A few minutes later, in a breathless stump speech, Edwards again took on Obama and Clinton, both directly and implicitly: “It’s great to be a Washington operator, and be able to operate within the system. It’s great to be able to give a good speech. The difference is what’s in here,” he said, gesturing toward his heart.

Later that night, at the back-to-back debates at St. Anselm College in Manchester, Edwards again pointed to his heart, when deriding the political power of Washington lobbyists, which he has promised to end, at least in the White House.

“We need a president who believes deeply, in here, who believes in this battle,” he said. “And it is personal for me. When I see these lobbyists roaming around Washington, D.C., taking all these politicians to cocktail parties, the picture I get in my head is my father and my grandfather going into that mill every day, giving me the chances they never had. Where is their voice in this democracy? When are they going to get heard?”

Last night, Edwards made several strong moves toward making his voice heard. Among them, he said that as commander-in-chief, he would listen to generals if they wanted to stay in Iraq, but would unequivocally decide to withdraw all combat troops within the year. He repeated many of the same points in his stump speech about empowering the middle class while attacking special interests. His personal approach was either steadfast or repetitive. But in an election that has become as much a referendum on personality as a debate about issues, it may have left an impression.

Perhaps unwittingly (and perhaps deliberately), Edwards succeeded in earning the spotlight when he sided with Obama over questioning Clinton’s apparent conversion from the candidate of experience to the candidate of change.

At one point, Clinton said, with exasperation, “I want to make change, but I've already made change. I will continue to make change. I'm not just running on a promise of change. I'm running on 35 years of change.”

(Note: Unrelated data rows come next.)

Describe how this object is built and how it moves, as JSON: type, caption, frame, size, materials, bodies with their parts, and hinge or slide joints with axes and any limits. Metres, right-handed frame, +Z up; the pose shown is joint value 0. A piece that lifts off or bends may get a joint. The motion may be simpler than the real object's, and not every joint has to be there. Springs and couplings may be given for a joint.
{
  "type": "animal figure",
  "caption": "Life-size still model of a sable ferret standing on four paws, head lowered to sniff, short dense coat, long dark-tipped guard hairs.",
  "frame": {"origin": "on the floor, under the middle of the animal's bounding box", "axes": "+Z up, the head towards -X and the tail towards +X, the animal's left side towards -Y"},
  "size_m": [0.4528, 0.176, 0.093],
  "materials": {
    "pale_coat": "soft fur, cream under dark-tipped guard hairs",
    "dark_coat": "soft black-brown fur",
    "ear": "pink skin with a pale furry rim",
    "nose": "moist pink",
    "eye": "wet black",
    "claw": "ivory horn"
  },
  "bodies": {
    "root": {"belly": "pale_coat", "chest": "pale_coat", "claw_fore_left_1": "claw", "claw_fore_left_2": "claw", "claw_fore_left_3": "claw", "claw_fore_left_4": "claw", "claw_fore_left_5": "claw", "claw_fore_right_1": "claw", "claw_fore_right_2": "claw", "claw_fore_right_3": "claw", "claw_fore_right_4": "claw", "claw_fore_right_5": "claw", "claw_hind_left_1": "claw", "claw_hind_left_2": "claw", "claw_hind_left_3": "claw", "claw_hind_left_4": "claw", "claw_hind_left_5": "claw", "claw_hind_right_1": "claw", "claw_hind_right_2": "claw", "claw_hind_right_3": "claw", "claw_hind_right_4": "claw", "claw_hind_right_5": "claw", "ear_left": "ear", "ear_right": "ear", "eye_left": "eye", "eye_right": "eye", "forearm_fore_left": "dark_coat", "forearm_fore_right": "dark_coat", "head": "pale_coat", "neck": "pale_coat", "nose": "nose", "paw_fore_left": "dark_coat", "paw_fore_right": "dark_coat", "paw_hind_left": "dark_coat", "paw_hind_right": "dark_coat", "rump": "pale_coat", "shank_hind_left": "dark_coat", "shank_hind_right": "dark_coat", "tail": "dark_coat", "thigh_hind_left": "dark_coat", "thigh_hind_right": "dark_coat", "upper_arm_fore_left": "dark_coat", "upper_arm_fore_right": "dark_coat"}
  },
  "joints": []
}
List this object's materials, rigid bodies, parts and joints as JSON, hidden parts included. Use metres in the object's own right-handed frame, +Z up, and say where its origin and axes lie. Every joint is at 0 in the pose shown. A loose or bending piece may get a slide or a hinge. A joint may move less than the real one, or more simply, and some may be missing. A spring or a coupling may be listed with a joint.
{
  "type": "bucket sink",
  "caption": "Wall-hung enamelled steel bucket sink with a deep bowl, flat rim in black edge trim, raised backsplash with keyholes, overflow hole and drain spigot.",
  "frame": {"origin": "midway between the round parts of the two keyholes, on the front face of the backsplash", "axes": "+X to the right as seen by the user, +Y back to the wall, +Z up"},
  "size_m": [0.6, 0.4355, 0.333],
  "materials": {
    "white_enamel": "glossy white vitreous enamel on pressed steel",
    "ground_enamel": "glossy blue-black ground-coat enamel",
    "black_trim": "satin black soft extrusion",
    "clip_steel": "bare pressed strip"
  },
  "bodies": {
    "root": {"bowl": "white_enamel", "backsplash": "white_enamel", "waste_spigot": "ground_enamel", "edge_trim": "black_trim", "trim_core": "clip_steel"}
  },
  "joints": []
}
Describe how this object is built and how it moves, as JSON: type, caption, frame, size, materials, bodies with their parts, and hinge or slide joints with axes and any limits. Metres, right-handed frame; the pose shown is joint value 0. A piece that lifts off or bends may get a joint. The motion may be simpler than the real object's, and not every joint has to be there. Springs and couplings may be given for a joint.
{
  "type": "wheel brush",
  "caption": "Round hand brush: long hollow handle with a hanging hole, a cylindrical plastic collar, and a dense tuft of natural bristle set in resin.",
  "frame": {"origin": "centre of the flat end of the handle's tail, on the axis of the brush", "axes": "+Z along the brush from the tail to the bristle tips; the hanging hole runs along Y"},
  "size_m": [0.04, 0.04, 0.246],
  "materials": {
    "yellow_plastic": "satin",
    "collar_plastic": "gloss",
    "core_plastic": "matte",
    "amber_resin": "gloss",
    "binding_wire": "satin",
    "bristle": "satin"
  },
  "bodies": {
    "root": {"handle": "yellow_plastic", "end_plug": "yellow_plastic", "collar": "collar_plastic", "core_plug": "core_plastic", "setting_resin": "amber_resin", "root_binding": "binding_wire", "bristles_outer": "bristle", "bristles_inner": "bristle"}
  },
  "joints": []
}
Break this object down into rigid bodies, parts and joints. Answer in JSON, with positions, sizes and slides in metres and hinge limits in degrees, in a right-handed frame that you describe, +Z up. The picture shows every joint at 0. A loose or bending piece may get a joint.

Bill Richardson, trailing far behind the top three Democrats at the debate, went after Edwards’ populist platform at several points and sided with Clinton’s change-via-experience spin.

“There's nothing wrong with having experience,” the New Mexico governor said. “I love change. We all are for change.”

When Clinton questioned Obama’s consistency on war funding and the USA PATRIOT Act, she also pointed to comments Obama had made several weeks ago, that suggested Edwards’ own inconsistency in his health-care plan. Edwards then shocked the debate room by coming to Obama’s defense.

“Every time [Obama] speaks out for change, every time I fight for change, the forces of status quo are going to attack,” he said, indicating Clinton. “He believes deeply in change, and I believe deeply in change. And any time you’re fighting for that, I mean, I didn’t hear these kinds of attacks from Senator Clinton when she was ahead.”

Afterward, Edwards’s wife, Elizabeth, responded to what many in the media saw as the night’s biggest story: an apparent alignment between Edwards and Obama, against Clinton.

“[Clinton] was representing a point a view," she said, "and [Edwards] is targeting that point of view—that somehow you can change Washington without changing some of the essential ways in which it operates, money being one of those big ways.”

She said, as Edwards has, that Edwards and Obama have fundamental differences in the way they seek change, among them, their health-care plans. (Edwards’, like Clinton’s, is universal; Obama would not mandate coverage.)

Asked what her wish for the next morning’s headlines would be, Elizabeth Edwards said, “Well, first of all, I’d like his name to be mentioned.”

At the very least, her wish was answered.